Effects of Changes in Adiposity and Physical Activity on Preadolescent Insulin Resistance: The Australian LOOK Longitudinal Study
Published: Friday, October 12, 2012
Author: Richard D. Telford et al.

by Richard D. Telford, Ross B. Cunningham, Rohan M. Telford, Jennifer Kerrigan, Peter E. Hickman, Julia M. Potter, Walter P. Abhayaratna


In a previous longitudinal analysis of our cohort as 8 to 10 year-olds, insulin resistance (IR) increased with age, but was not modified by changes in percent body fat (%BF), and was only responsive to changes in physical activity (PA) in boys. We aimed to determine whether these responses persisted as the children approached adolescence.


In this prospective cohort study, 256 boys and 278 girls were assessed at ages 8, 10 and 12 years for fasting blood glucose and insulin, %BF (dual energy X-ray absorptiometry); PA (7-day pedometers), fitness (multistage run); and pubertal development (Tanner stage).

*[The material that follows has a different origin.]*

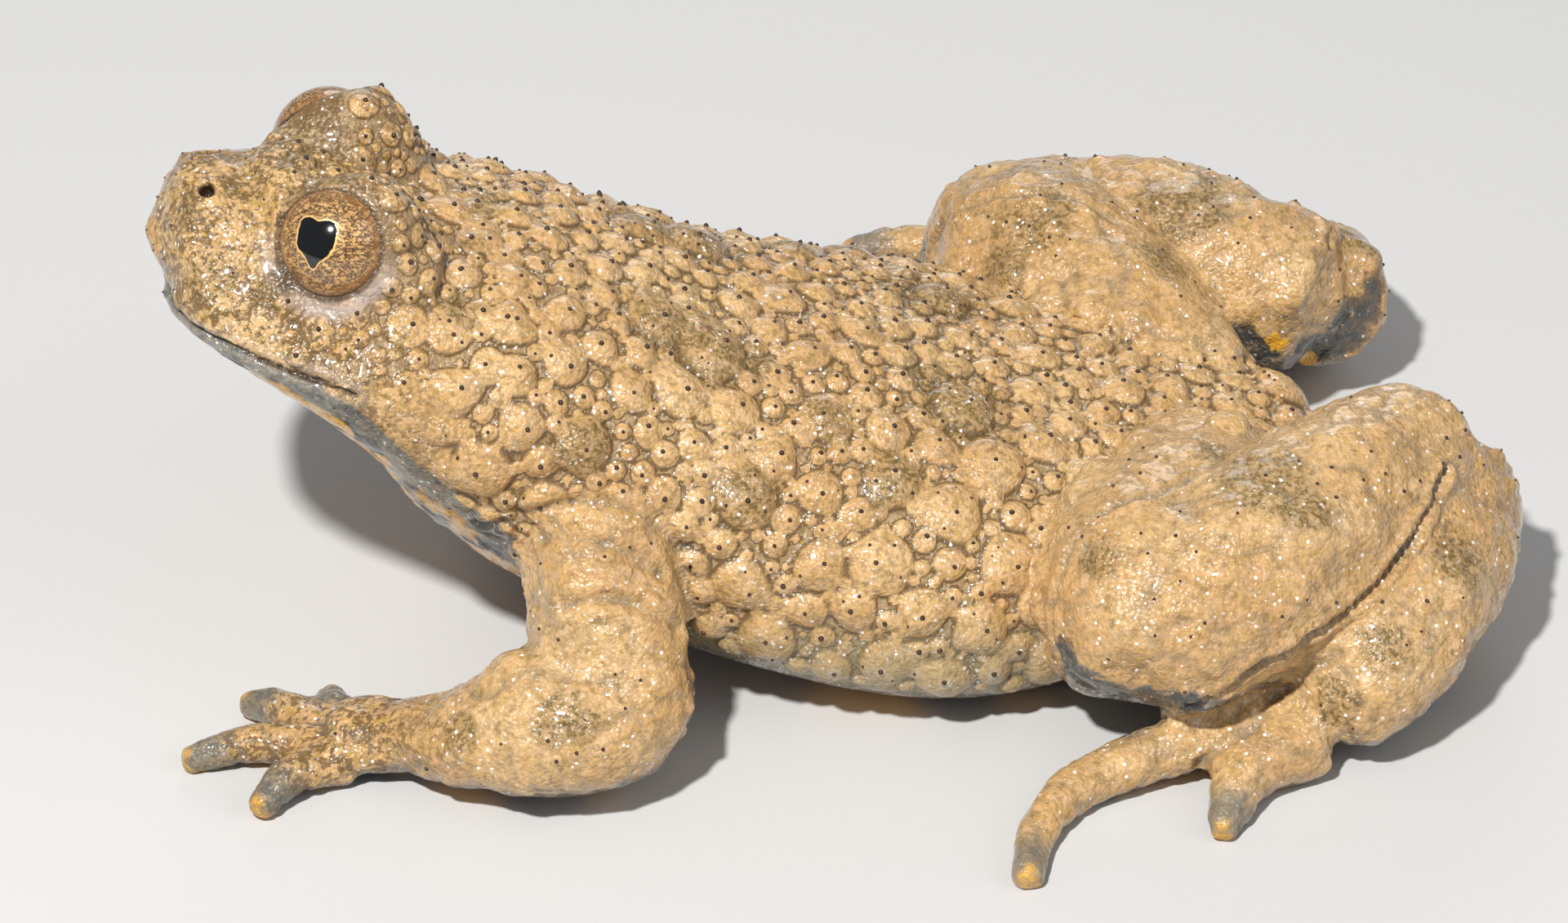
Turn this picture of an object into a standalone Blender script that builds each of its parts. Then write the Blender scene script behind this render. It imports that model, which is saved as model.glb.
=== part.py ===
"""A fire bellied toad at life size, sitting with its head raised and its hind legs folded.

The head and trunk are one lofted form, and each limb is a few tapered tubes. They are fused by a
remesh, the large warts are raised on the fused skin, and thin gaps part it where the joints are.
The toad faces -X, its left side is -Y, and the floor is at z = 0.
"""

import math
import random

import bmesh
import bpy
import numpy as np
from mathutils import Matrix, Vector
from mathutils.bvhtree import BVHTree

BODY_LENGTH = 0.045  # snout to vent, the driving dimension
UNIT = BODY_LENGTH / 45  # the tables below are in this unit, which is 1 mm on this toad
PART_GAP = 0.3  # between parts that touch
FLOOR = 0.0
EYE_RADIUS = 2.1
EYE_PLACE = (-16.2, 3.15, 18.15)  # the right eye's centre, and the left one's is its mirror image
EYE_AXIS = (-0.33, 0.80, 0.50)
LID_PLACE = (-15.75, 2.9, 18.1)
LID_RADII = (2.65, 2.3, 2.45)
BROW_PLACE = (-15.75, 3.2, 16.7)  # the swelling that a lid rises from
BROW_RADII = (3.3, 2.9, 1.9)
NOSTRIL_PLACE = (-20.75, 1.15, 19.2)
NOSTRIL_RADII = (0.38, 0.32, 0.38)
MOUTH_ROWS = (  # the right half of the line of the mouth, from the snout's middle
    (-22.9, 0.0, 15.7),
    (-22.4, 2.4, 15.5),
    (-21.5, 4.0, 15.45),
    (-20.2, 5.3, 15.3),
    (-18.7, 6.1, 15.0),
    (-17.3, 6.7, 14.7),
    (-16.0, 7.1, 14.2),
)
MOUTH_DEPTH = 0.2
NECK_PLACE = (-9.6, 0, 11.0)  # the plane between head and torso passes here
NECK_TILT = (1, 0, -0.42)  # and faces this way
WART_SEED = 11
WART_TRIES = 2600
WART_SIZES = ((1.3, 0.42, 14), (1.05, 0.36, 80), (0.78, 0.28, 270))  # radius, height and how many
WART_SPREAD = (0.86, 1.12)  # a wart's radius, as a share of its size in the list above
WART_RINGS = (28, 5)  # the body's rings that have no large warts, at its head and at its rump
WART_ARC = (-14, 194)  # degrees round a ring, from under the right side to under the left one
WIDE_WART = 0.92  # warts over this radius stand on the flanks only
WIDE_FROM = 0.5  # where the flanks begin for them: 0 is the back's middle and 1 the side
LIMB_FROM = 0.62  # and from here outward the limbs leave no room for large warts
CROWDING = 0.9  # how near two large warts stand, as a share of their radii
HEAD_END = -13.0  # no large wart is drawn ahead of this x
LIMB_SPANS = ((-9.0, -3.0), (9.2, 24.0))  # the x of the shoulders and hips, which have no large warts
# The glands that stand out on both sides of the back: x, distance from the middle, z, radius
GLANDS = (
    (-5.0, 2.8, 13.6, 1.3),
    (-3.0, 3.4, 12.6, 1.55),
    (6.2, 3.5, 9.4, 1.35),
    (-8.0, 7.7, 11.9, 1.15),
    (-2.2, 8.2, 9.5, 1.3),
    (0.9, 5.3, 10.7, 1.15),
    (3.2, 7.3, 9.1, 1.2),
    (7.3, 9.2, 6.5, 1.35),
    (2.5, 9.6, 7.2, 1.3),
    (0.2, 9.5, 7.3, 1.1),
    (1.5, 10.2, 5.7, 0.95),
    (-10.4, 4.9, 15.2, 1.0),
    (-12.5, 5.3, 15.7, 0.85),
    (-11.0, 1.4, 16.3, 0.7),
    (-11.9, 3.2, 16.3, 0.75),
    (9.0, 4.4, 8.3, 1.1),
    (9.2, 7.0, 8.1, 1.0),
    (-4.4, 5.5, 12.3, 1.1),
    (-8.5, 5.8, 14.0, 1.0),
    (-12.4, 7.2, 14.2, 1.0),
    (-6.2, 6.0, 12.8, 0.9),
    (-1.0, 7.0, 10.3, 1.0),
)
GLAND_HEIGHT = 0.33  # as a share of its radius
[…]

From age 8 to 12 years, the median homeostatic model of IR (HOMA-IR) doubled in boys and increased 250% in girls. By age 12, 23% of boys and 31% of girls had elevated IR, as indicated by HOMA-IR greater than 3. Longitudinal relationships, with important adjustments for covariates body weight, PA, %BF, Tanner score and socioeconomic status showed that, on average, for every 1 unit reduction of %BF, HOMA-IR was lowered by 2.2% (95% CI 0.04–4) in girls and 1.6% (95% CI 0–3.2) in boys. Furthermore, in boys but not girls, HOMA-IR was decreased by 3.5% (95%CI 0.5–6.5) if PA was increased by 2100 steps/day.


Evidence that a quarter of our apparently healthy 12 year-old Australians possessed elevated IR suggests that community-based education and prevention strategies may be warranted. Responsiveness of IR to changes in %BF in both sexes during late preadolescence and to changes in PA in the boys provides a specific basis for targeting elevated IR. That body weight was a strong covariate of IR, independent of %BF, points to the importance of adjusting for weight in correctly assessing these relationships in growing children.